Va ricordato, comunque, che numerose norme intervenute nel frattempo, tra cui il D.L. 30/3/2023 n.34, hanno postergato i termini entro i quali andava presentata la dichiarazione telematica di definizione, e, proprio qualche giorni fa, sempre dalle pagine di questo Quotidiano, abbiamo ricordato che il termine ultimo per la presentazione, prima fissato al 30 giugno è stato portato alla data del 30 settembre 2023.
Intanto, si prende atto, con piacere, di un importante approfondimento delle norme prima citate, da parte della Fondazione Studi dei Consulenti del Lavoro (Consiglio Nazionale dell’Ordine).
Un approfondimento che sarà certamente da guida nel momento in cui, presentata la domanda di definizione, dovessero sorgere dubbi interpretativi riguardanti le modalità di definizione previste dalla legge o la procedura seguita dagli uffici fiscali o dalla Corti di Giustizia.
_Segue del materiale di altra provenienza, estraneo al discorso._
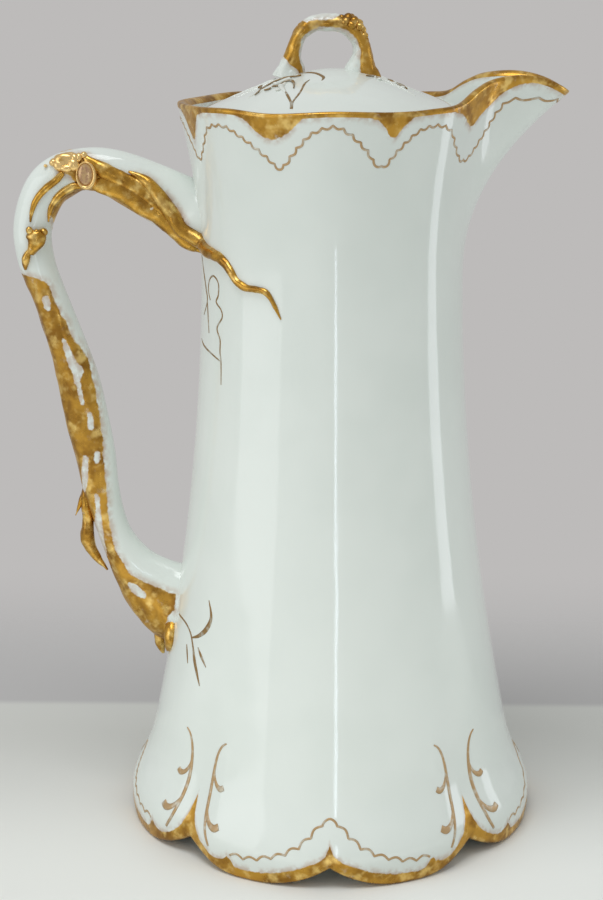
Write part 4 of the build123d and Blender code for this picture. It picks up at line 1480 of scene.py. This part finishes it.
def area_light(name, place, aim, size, power, colour):
    """Soft box at a place, pointed at another, with its width and height."""
    data = bpy.data.lights.new(name, "AREA")
    data.shape, data.size, data.size_y = "RECTANGLE", size[0], size[1]
    data.energy, data.color = power, linear(colour)
    lamp = bpy.data.objects.new(name, data)
    lamp.location = place
    lamp.rotation_mode = "QUATERNION"
    lamp.rotation_quaternion = (Vector(aim) - Vector(place)).to_track_quat("-Z", "Y")
    lamp.visible_camera = False
    bpy.context.scene.collection.objects.link(lamp)


class POT_OT_stage(bpy.types.Operator):
    """Floor, backdrop, soft lights and the camera at the photograph's angle"""

    bl_idname = "pot.stage"
    bl_label = "Stage"

    def execute(self, context):
        scene = context.scene
        bm = bmesh.new()
        bmesh.ops.create_circle(bm, cap_ends=True, segments=128, radius=FLOOR_RADIUS)
        mesh = bpy.data.meshes.new("floor")
        bm.to_mesh(mesh)
        bm.free()
        mesh.materials.append(floor_paper())
        floor = bpy.data.objects.new("floor", mesh)
        scene.collection.objects.link(floor)
        self.light_world(scene)
        for lamp in LAMPS:
            area_light(*lamp)
        self.place_camera(scene)
        scene.view_settings.view_transform = "Standard"
        return {"FINISHED"}

    def light_world(self, scene):
        """Even grey-white light, with the backdrop's own colour for what the camera sees."""
        world = bpy.data.worlds.new("studio")
        scene.world = world
        world.use_nodes = True
        world.node_tree.nodes.clear()
        add = partial(add_node, world.node_tree)
        light = add("Background", (linear(WORLD_LIGHT), WORLD_STRENGTH))
        shown = add("Background", (scene.pot_colours.backdrop, 1.0))
        seen = 0.0
        for ray in ("Is Camera Ray", "Is Glossy Ray", "Is Transmission Ray"):
            seen = add("Math", (seen, add("LightPath", output=ray)), operation="ADD")
        add("OutputWorld", (add("MixShader", (seen, light, shown)),))

    def place_camera(self, scene):
        data = bpy.data.cameras.new("camera")
        data.sensor_width = SENSOR
        data.lens = FOCAL_PIXELS * SENSOR / PHOTO_HEIGHT
        data.clip_start, data.clip_end = 0.01, 50
        camera = bpy.data.objects.new("camera", data)
        pitch, yaw = radians(CAMERA_PITCH), radians(CAMERA_YAW)
        forward = Vector((sin(yaw) * cos(pitch), cos(yaw) * cos(pitch), -sin(pitch)))
        camera.location = Vector(CAMERA_PLACE) * MM
        camera.rotation_mode = "QUATERNION"
        camera.rotation_quaternion = forward.to_track_quat("-Z", "Y")
        scene.collection.objects.link(camera)
        scene.camera = camera


PIECES = (
    POT_OT_stage, POT_OT_wall, POT_OT_ledge, POT_OT_handle, POT_OT_branch, POT_OT_tendril,
    POT_OT_knots, POT_OT_leaves, POT_OT_lines, POT_OT_scrolls, POT_OT_sprays, POT_OT_lid,
    POT_OT_loop, POT_OT_lid_sprays,
)


class VIEW3D_PT_chocolate_pot(bpy.types.Panel):
    """Sizes, colours and pieces of the chocolate pot"""

    bl_label = "Chocolate pot"
    bl_space_type = "VIEW_3D"
    bl_region_type = "UI"
    bl_category = "Chocolate pot"

    def draw(self, context):
        for group in (context.scene.pot_sizes, context.scene.pot_colours):
            column = self.layout.column(align=True)
            for name in type(group).__annotations__:
                column.prop(group, name)
        column = self.layout.column(align=True)
        for piece in PIECES:
            column.operator(piece.bl_idname)


CLASSES = (PotColours, PotSizes, *PIECES, VIEW3D_PT_chocolate_pot)


def register():
    for made in CLASSES:
        bpy.utils.register_class(made)
    bpy.types.Scene.pot_colours = bpy.props.PointerProperty(type=PotColours)
    bpy.types.Scene.pot_sizes = bpy.props.PointerProperty(type=PotSizes)


def unregister():
    del bpy.types.Scene.pot_sizes
    del bpy.types.Scene.pot_colours
    for made in reversed(CLASSES):
        bpy.utils.unregister_class(made)


def main():
    register()
    for piece in PIECES:
        getattr(bpy.ops.pot, piece.bl_idname.split(".")[1])()


if __name__ == "__main__":
    main()
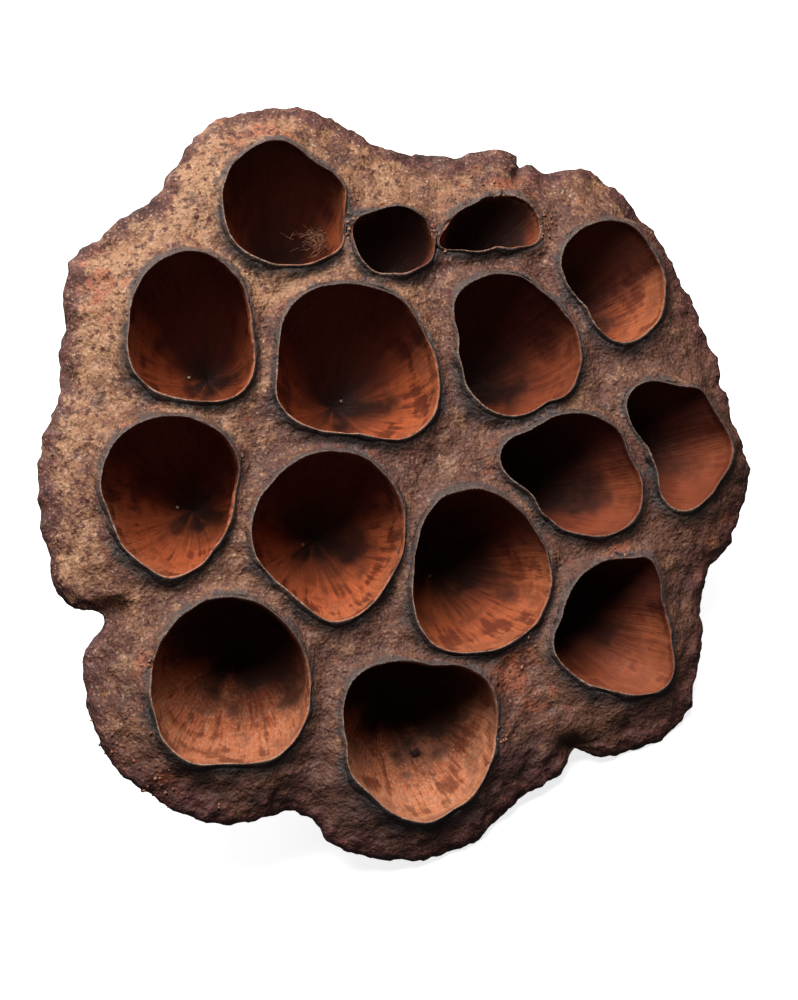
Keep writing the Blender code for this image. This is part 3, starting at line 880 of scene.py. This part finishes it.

Il documento sottolinea i nuovi termini e la metodologia da seguire al fine di accedere a questo tipo di definizione agevolata della lite tributaria.
Importante è quanto evidenziato in ordine alla sospensione del processo di cui al comma 197, sospensione la quale, originariamente fissata al 10 luglio scorso, è slittata al 10 ottobre 2023. Fino a questa data, pertanto, in presenza dell’istanza del contribuente la controversia resta sospesa, fermo l’obbligo della parte contribuente di depositare la domanda di definizione e la prova del relativo pagamento.
Nonché, per la durata di undici mesi, la sospensione dei termini di impugnazione, compresi i termini per la “riassunzione” e quelli per il controricorso in Cassazione, che scadono tra il 1 gennaio ed il 31 ottobre 2023.
La Fondazione Consulenti del Lavoro sottolinea inoltre che, in base a quanto disposto dal citato D.L. 34/23, la possibilità di aderire alla “conciliazione agevolata” della controversia, estendendone l’applicabilità alla liti pendenti fino al 15 febbraio 2023 col termine di sottoscrizione dell’accordo prorogato fino al 30 settembre 2023. Ne consegue che per le controversie instaurate con ricorsi notificati tra il 2 gennaio 2023 ed il 15 febbraio 2023, l’unico modo di definizione è quella prevista attraverso la suddetta “conciliazione agevolata”.
L’ultimo capitolo del lavoro della Fondazione dei Consulenti del Lavoro, il terzo, riguarda la rinuncia agevolata dei giudizi tributari pendenti in Cassazione (sempre liti nelle quali è parte l’Agenzia delle Entrate) alla data del 1 gennaio 2023. In questo caso si ricorda che il più volte citato D.L. 34/23, all’articolo 20, comma 1, lettera g) l’originario termine del 30 giugno è stato prorogato al 30 settembre 2023 (praticamente il 2 ottobre stante che il 30 settembre cade di sabato).